有料の弁護士に依頼する前に、まずはこのセンターに相談することをおすすめします。ただし、一つだけ絶対に守ってほしい注意点があります。
それは、保険会社から「免責証書」という書類が送られてきても、絶対にサインしないこと! これにサインした時点で「提示された金額で合意しました」という意味になり、それ以上の交渉が一切できなくなってしまいます。
慰謝料16万円→36万円へ!交渉の全ステップを公開
日弁連交通事故相談センターの存在を知った私は、早速予約を取り、父の代理人として交渉に臨みました。
STEP1:弁護士との初回面談
事前に以下の情報・書類を整理して面談へ望みました。
・事故の状況:停車中に後ろから衝突された(相手の過失100%)
・保険会社からの提示額:16万円
・父の通院記録:3ヶ月で15回の通院
・相手方保険会社の担当者と連絡先:★これ重要★
上記の情報を踏まえ、弁護士の先生に「慰謝料を裁判基準で請求したい」という希望を伝えました。
すると、先生はすぐに計算をしてくださり、「①裁判基準への増額、②お父様の通院時のお母様の付き添い代の2点を請求できれば、約41万円になりますね。示談あっせんでは8〜9割での決着が多いですが、交渉を進めましょうか」と心強い言葉をいただきました。
STEP2:示談斡旋に必要な書類の準備
示談あっせんに向けて、事前送付書類と、当日の持参物がありますので、以下の書類等を用意いたします。
STEP3:示談あっせん当日
後日、センターで示談あっせんが行われました。相手方の保険会社は電話での参加となり、私は弁護士の先生と直接対面して交渉を進めます。
弁護士の先生から「9割の36万円であれば、相手方も合意しやすいと思いますが、いかがしますか?」と提案を受け、私は「それでお願いします」と回答。
先生がその場で保険会社に電話で交渉してくださり…。
なんと、1時間もかからずに交渉が成立!
後日、無事に増額された慰謝料が父の口座に振り込まれました。
日弁連交通事故相談センターを利用する際の留意点
そんな良いこと尽くしに見える日弁連交通事故相談センターですが、少しだけ留意する点はあるので、自分で弁護士を立てるケースとの比較表をご参照ください。

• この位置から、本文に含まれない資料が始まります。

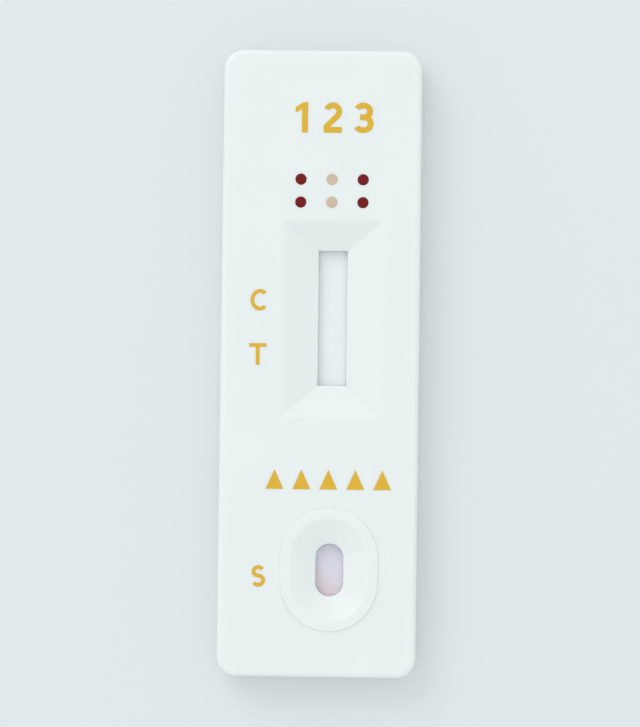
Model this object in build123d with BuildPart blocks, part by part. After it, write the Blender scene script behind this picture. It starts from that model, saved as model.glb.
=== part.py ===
"""Lateral flow cassette: a moulded two-part housing closed round a test strip.

Millimetres, +Z up. The cassette lies on its back with its face up. The origin is the middle of
the underside, +Y runs along the strip from the sample well towards the head end, and +X is to
the right when the head end is at the top.
"""

import os
from math import atan, degrees

from build123d import *

# Test strip
strip_offset = 1.35  # the strip lies to the right of the housing's middle
strip_length = 60.0
strip_width = 4.0
card_thickness = 0.3
membrane_length = 25.0
membrane_thickness = 0.15
conjugate_length = 8.0
conjugate_thickness = 0.4
sample_thickness = 0.5
absorbent_thickness = 0.7
pad_overlap = 2.0
ramp_slope = 2.0  # length over height where a pad climbs its neighbour's edge

# Housing, outside
width = 22.2
end_space = 2.8  # between the strip's nest and the housing's end walls
parting_height = 2.4  # underside to the seam between the two halves
corner_radius = 2.2
draft = 1.5  # degrees, from the seam towards the face and the underside
face_edge_radius = 0.6
base_edge_radius = 0.5
seam_chamfer = 0.12

# Housing, walls
wall = 1.2
face_thickness = 1.0
floor_thickness = 1.0
inner_corner_radius = 1.0
tongue_thickness = 0.5  # rim of the lower half that stands inside the upper half's wall
tongue_height = 0.6
tongue_clearance = 0.05

# Nest that holds the strip in the lower half
seat_height = 0.6  # floor to the underside of the strip
rail_height = 0.5  # above the seat
rail_thickness = 0.8
strip_side_clearance = 0.15
strip_end_clearance = 0.2
rib_count = 10
rib_thickness = 0.8

# Sample well
well_inset = 6.95  # from the strip's sample end to the middle of the well
well_length = 5.85
well_width = 3.1
throat_height = 1.2  # straight wall above the sample pad
throat_radius = 0.2
funnel_width = 8.7
lip_width = 1.1
lip_height = 0.2
lip_radius = 0.15
pad_gap = 0.05  # between a pad and what presses on it

# Reading window
well_to_window = 28.1  # from the middle of the well to the middle of the window
window_length = 15.1
window_width = 3.2
window_edge_break = 0.08
window_gap = 0.15  # between the membrane and the wall round the window
curtain_height = 0.25  # wall that goes down round the window, below the frame
curtain_thickness = 0.8
frame_thickness = 0.75  # plate between the recess and the underside of the frame
recess_length = 21.9
recess_width = 11.1
recess_depth = 1.6
recess_edge_break = 0.15

# Bars under the face that hold the strip down
bar_thickness = 0.8
tail_bar_inset = 6.0  # from the strip's tail

# Press pins of the upper half and their sockets in the lower half
pin_side_inset = 2.5  # from the inside of the side wall to the middle of the pin
pin_end_inset = 3.3  # from the inside of the end wall
pin_recess_inset = 2.6  # from the head end of the recess
pin_diameter = 1.6
pin_clearance = 0.02
pin_tip_gap = 0.3
pin_lead_in = 0.2
socket_diameter = 3.0
socket_height = 1.6  # above the floor

# Heights that follow, from the floor up
seat = floor_thickness + seat_height
card_top = seat + card_thickness
membrane_top = card_top + membrane_thickness
curtain_bottom = membrane_top + window_gap
frame_bottom = curtain_bottom + curtain_height
recess_bottom = frame_bottom + frame_thickness
face_height = recess_bottom + recess_depth
ceiling = face_height - face_thickness
lip_top = face_height + lip_height
throat_bottom = card_top + sample_thickness + pad_gap
throat_top = throat_bottom + throat_height

# Funnel's slope, and the slope of the wall that follows it below the face
funnel_taper = degrees(atan((funnel_width - well_width) / 2 / (lip_top - throat_top)))
throat_width = well_width + 2 * curtain_thickness
throat_taper = degrees(atan((funnel_width - throat_width) / 2 / (ceiling - throat_bottom)))

# Lengths and places that follow
nest_width = strip_width + 2 * strip_side_clearance
nest_length = strip_length + 2 * strip_end_clearance
nest_outer_width = nest_width + 2 * rail_thickness
nest_outer_length = nest_length + 2 * rail_thickness
inner_length = nest_outer_length + 2 * end_space
inner_width = width - 2 * wall
length = inner_length + 2 * wall
strip_start = -strip_length / 2
strip_end = strip_length / 2
funnel_length = well_length + funnel_width - well_width
well_y = strip_start + well_inset
window_y = well_y + well_to_window
membrane_start = window_y - membrane_length / 2
membrane_end = window_y + membrane_length / 2
absorbent_start = membrane_end - pad_overlap
conjugate_end = membrane_start + pad_overlap
conjugate_start = conjugate_end - conjugate_length
sample_end = conjugate_start + pad_overlap
well_head_end = well_y + funnel_length / 2 + lip_width
recess_start = window_y - recess_length / 2
recess_end = window_y + recess_length / 2
pin_x = inner_width / 2 - pin_side_inset
pin_end_y = inner_length / 2 - pin_end_inset
pin_rows = (-pin_end_y, (well_head_end + recess_start) / 2, recess_end + pin_recess_inset, pin_end_y)
pin_places = [(side * pin_x, row) for side in (-1, 1) for row in pin_rows]

fine = 0.001  # how near two places count as one


def centred(height, y=0.0, x=0.0):
    """The horizontal plane at a height, with its origin over a place."""
    return Plane(origin=(x, y, height), x_dir=(1, 0, 0), z_dir=(0, 0, 1))


def housing_outline(step_in=0.0, radius=corner_radius):
    """The housing's outline in plan, or one that lies a step inside it."""
    RectangleRounded(width - 2 * step_in, length - 2 * step_in, radius)


def window_outline(margin=0.0):
    """The window's outline in plan, or one with a margin round it."""
    Rectangle(window_width + 2 * margin, window_length + 2 * margin)


def tapered_block(top, bottom, bottom_margin, mode=Mode.ADD):
    """A block with sloping sides, from the recess's outline at the top to the window's at the bottom."""
    narrow = window_width + 2 * bottom_margin
    short = window_length + 2 * bottom_margin
    side_step, end_step = (recess_width - narrow) / 2, (recess_length - short) / 2
    with Locations((strip_offset, window_y, top)):
        Wedge(
            recess_width,
            top - bottom,
            recess_length,
            side_step,
            end_step,
            side_step + narrow,
            end_step + short,
            rotation=(-90, 0, 0),
            align=(Align.CENTER, Align.MIN, Align.CENTER),
            mode=mode,
        )


def well_outline(margin=0.0):
    """The sample well's oval in plan, or one with a margin round it."""
    SlotOverall(well_length + 2 * margin, well_width + 2 * margin, rotation=90)


def strip_edges(builder, height, y, reach_x, reach_y):
    """The edges at a height that lie round a place on the strip's middle line."""
    found = builder.edges().filter_by_position(Axis.Z, height - fine, height + fine)
    found = found.filter_by_position(
        Axis.X, strip_offset - reach_x / 2 - fine, strip_offset + reach_x / 2 + fine
    )
    return found.filter_by_position(Axis.Y, y - reach_y / 2 - fine, y + reach_y / 2 + fine)


def lapped_profile(far_end, lap_edge, near_end, rise, thickness):
    """A pad's side view, in Y and Z: flat on the card, then up over its neighbour's edge."""
    towards = 1 if lap_edge > far_end else -1
    foot = lap_edge - towards * rise * ramp_slope
    low, high = card_top, card_top + rise
    underside = [(far_end, low), (foot, low), (lap_edge, high), (near_end, high)]
    return underside + [(y, z + thickness) for y, z in reversed(underside)]


# Strip, from the card up
with BuildPart() as backing_card:
    with BuildSketch(centred(seat, x=strip_offset)):
        Rectangle(strip_width, strip_length)
    extrude(amount=card_thickness)
backing_card.part.label = "backing_card"

with BuildPart() as membrane:
    with BuildSketch(centred(card_top, window_y, strip_offset)):
        Rectangle(strip_width, membrane_length)
    extrude(amount=membrane_thickness)
membrane.part.label = "membrane"

with BuildPart() as conjugate_pad:
    with BuildSketch(Plane.YZ.offset(strip_offset)):
        with BuildLine():
            side = lapped_profile(
                conjugate_start, membrane_start, conjugate_end, membrane_thickness, conjugate_thickness
            )
            Polyline(side, close=True)
        make_face()
    extrude(amount=strip_width / 2, both=True)
conjugate_pad.part.label = "conjugate_pad"

with BuildPart() as sample_pad:
    with BuildSketch(Plane.YZ.offset(strip_offset)):
        with BuildLine():
            side = lapped_profile(
                strip_start, conjugate_start, sample_end, conjugate_thickness, sample_thickness
            )
            Polyline(side, close=True)
        make_face()
    extrude(amount=strip_width / 2, both=True)
sample_pad.part.label = "sample_pad"

with BuildPart() as absorbent_pad:
    with BuildSketch(Plane.YZ.offset(strip_offset)):
        with BuildLine():
            side = lapped_profile(
                strip_end, membrane_end, absorbent_start, membrane_thickness, absorbent_thickness
            )
            Polyline(side, close=True)
        make_face()
    extrude(amount=strip_width / 2, both=True)
absorbent_pad.part.label = "absorbent_pad"

# Lower half: tray, tongue, strip nest and pin sockets
with BuildPart() as bottom_housing:
    with BuildSketch(centred(parting_height)):
        housing_outline()
    extrude(amount=-parting_height, taper=draft)
    fillet(bottom_housing.edges().group_by(Axis.Z)[0], base_edge_radius)
    chamfer(bottom_housing.edges().group_by(Axis.Z)[-1], seam_chamfer)
    with BuildSketch(centred(parting_height)):
        housing_outline(wall - tongue_thickness, inner_corner_radius + tongue_thickness)
    extrude(amount=tongue_height)
    with BuildSketch(centred(floor_thickness)):
        housing_outline(wall, inner_corner_radius)
    extrude(amount=parting_height + tongue_height - floor_thickness, mode=Mode.SUBTRACT)
    with BuildSketch(centred(floor_thickness, x=strip_offset)):
        Rectangle(nest_outer_width, nest_outer_length)
        Rectangle(nest_width, nest_length, mode=Mode.SUBTRACT)
    extrude(amount=seat_height + rail_height)
    with BuildSketch(centred(floor_thickness, x=strip_offset)):
        with GridLocations(0, strip_length / rib_count, 1, rib_count):
            Rectangle(nest_width, rib_thickness)
    extrude(amount=seat_height)
    with BuildSketch(centred(floor_thickness)):
        with Locations(pin_places):
            Circle(socket_diameter / 2)
            Circle(pin_diameter / 2 + pin_clearance, mode=Mode.SUBTRACT)
    extrude(amount=socket_height)
bottom_housing.part.label = "bottom_housing"

# Upper half: face with its window and well, and what hangs from the face inside
bars = (
    (sample_end - pad_overlap / 2, card_top + conjugate_thickness + sample_thickness),
    (conjugate_end - pad_overlap / 2, membrane_top + conjugate_thickness),
    (absorbent_start + pad_overlap / 2, membrane_top + absorbent_thickness),
    (strip_end - tail_bar_inset, card_top + absorbent_thickness),
)
with BuildPart() as top_housing:
    with BuildSketch(centred(parting_height)):
        housing_outline()
    extrude(amount=face_height - parting_height, taper=draft)
    fillet(top_housing.edges().group_by(Axis.Z)[-1], face_edge_radius)
    chamfer(top_housing.edges().group_by(Axis.Z)[0], seam_chamfer)
    with BuildSketch(centred(parting_height)):
        housing_outline(wall, inner_corner_radius)
    extrude(amount=ceiling - parting_height, mode=Mode.SUBTRACT)
    with BuildSketch(centred(parting_height)):
        rabbet = tongue_thickness + tongue_clearance
        housing_outline(wall - rabbet, inner_corner_radius + rabbet)
    extrude(amount=tongue_height + tongue_clearance, mode=Mode.SUBTRACT)

    # Below the face: the window's frame, the well's throat, and bars that hold the strip down
    with BuildSketch(centred(curtain_bottom, window_y, strip_offset)):
        window_outline(curtain_thickness)
    extrude(amount=curtain_height)
    tapered_block(ceiling, frame_bottom, curtain_thickness)
    with BuildSketch(centred(throat_bottom, well_y, strip_offset)):
        well_outline(curtain_thickness)
    extrude(amount=ceiling - throat_bottom, taper=-throat_taper)
    for bar_y, pad_top in bars:
        with BuildSketch(centred(ceiling, bar_y, strip_offset)):
            Rectangle(nest_outer_width, bar_thickness)
        extrude(amount=pad_top + pad_gap - ceiling)

    # Press pins that go down into the sockets
    with BuildSketch(centred(ceiling)):
        with Locations(pin_places):
            Circle(pin_diameter / 2)
    extrude(amount=floor_thickness + pin_tip_gap - ceiling)
    chamfer(top_housing.edges().group_by(Axis.Z)[0], pin_lead_in)

    # Lip that stands round the well
    with BuildSketch(centred(face_height, well_y, strip_offset)):
        well_outline((funnel_width - well_width) / 2 + lip_width)
    extrude(amount=lip_height)
    fillet(top_housing.edges().group_by(Axis.Z)[-1], min(lip_radius, lip_height))

    # Openings in the face: the bevelled window, and the funnel and throat of the well
    tapered_block(face_height, recess_bottom, 0, Mode.SUBTRACT)
    with BuildSketch(centred(curtain_bottom, window_y, strip_offset)):
        window_outline()
    extrude(amount=recess_bottom - curtain_bottom, mode=Mode.SUBTRACT)
    with BuildSketch(centred(throat_top, well_y, strip_offset)):
        well_outline()
    extrude(amount=lip_top - throat_top, taper=-funnel_taper, mode=Mode.SUBTRACT)
    with BuildSketch(centred(throat_bottom, well_y, strip_offset)):
        well_outline()
    extrude(amount=throat_height, mode=Mode.SUBTRACT)

    # Rims of both openings, eased at the face and where each turns down
    rim = strip_edges(top_housing, face_height, window_y, recess_width, recess_length)
    chamfer(rim, recess_edge_break)
    rim = strip_edges(top_housing, recess_bottom, window_y, window_width, window_length)
    chamfer(rim, window_edge_break)
    rim = strip_edges(top_housing, lip_top, well_y, funnel_width, funnel_length)
    fillet(rim, lip_radius)
    rim = strip_edges(top_housing, throat_top, well_y, well_width, well_length)
    fillet(rim, throat_radius)
top_housing.part.label = "top_housing"

os.makedirs("parts", exist_ok=True)
export_step(bottom_housing.part, "parts/bottom_housing.step")
export_step(backing_card.part, "parts/backing_card.step")
export_step(membrane.part, "parts/membrane.step")
export_step(conjugate_pad.part, "parts/conjugate_pad.step")
export_step(sample_pad.part, "parts/sample_pad.step")
export_step(absorbent_pad.part, "parts/absorbent_pad.step")
export_step(top_housing.part, "parts/top_housing.step")
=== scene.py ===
"""Looks of the lateral flow cassette: finishes, prints, strip layers, floor, light and camera."""

import math

import bmesh
import bpy
from mathutils import Matrix, Vector, noise


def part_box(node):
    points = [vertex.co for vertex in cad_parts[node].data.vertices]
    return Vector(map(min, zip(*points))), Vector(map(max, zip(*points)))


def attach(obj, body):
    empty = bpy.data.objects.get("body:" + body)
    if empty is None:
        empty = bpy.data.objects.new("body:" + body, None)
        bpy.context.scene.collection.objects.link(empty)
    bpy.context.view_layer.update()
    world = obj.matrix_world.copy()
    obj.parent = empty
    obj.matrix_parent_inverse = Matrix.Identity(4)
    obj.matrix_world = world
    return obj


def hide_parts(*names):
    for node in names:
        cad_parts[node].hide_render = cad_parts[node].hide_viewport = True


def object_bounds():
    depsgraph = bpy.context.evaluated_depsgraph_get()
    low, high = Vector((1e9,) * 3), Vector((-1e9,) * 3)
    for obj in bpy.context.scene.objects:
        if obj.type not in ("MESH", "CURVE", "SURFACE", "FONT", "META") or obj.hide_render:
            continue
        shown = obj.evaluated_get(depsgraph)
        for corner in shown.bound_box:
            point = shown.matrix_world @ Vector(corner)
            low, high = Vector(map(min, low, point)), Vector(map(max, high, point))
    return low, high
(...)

上表の通り、龍すべき点はあるものの、弁護士特約をつけていない場合は日弁連交通事故相談センターの利用がおすすめです。
まとめ:知識は力。諦めずに、正当な権利を主張しよう!
今回の経験を通じて、私が強く感じたのは以下の3つです。
①保険会社の最初の提示額は最低限の金額。
②慰謝料には3つの基準があり、目指すべきは「裁判基準」。
③弁護士特約がなくても「日弁連交通事故相談センター」を活用すれば無料で弁護士に相談が可能。
もしあなたが交通事故の被害に遭い、慰謝料の提示額に納得がいかないのであれば、すぐにサインをせず、まずは専門家に相談してみてください。正しい知識を持って行動すれば、結果は大きく変わる可能性があります。
ちなみに今回増額できた20万円を、仮に年率7%で20年間運用できていたとしたら、72万円以上に増える計算になります。お金の価値は、使い方や時間の経過で大きく変わるということも、改めて実感しました。
この記事が、誰かのお役に立てれば、これほど嬉しいことはありません。最後までお読みいただき、ありがとうございました!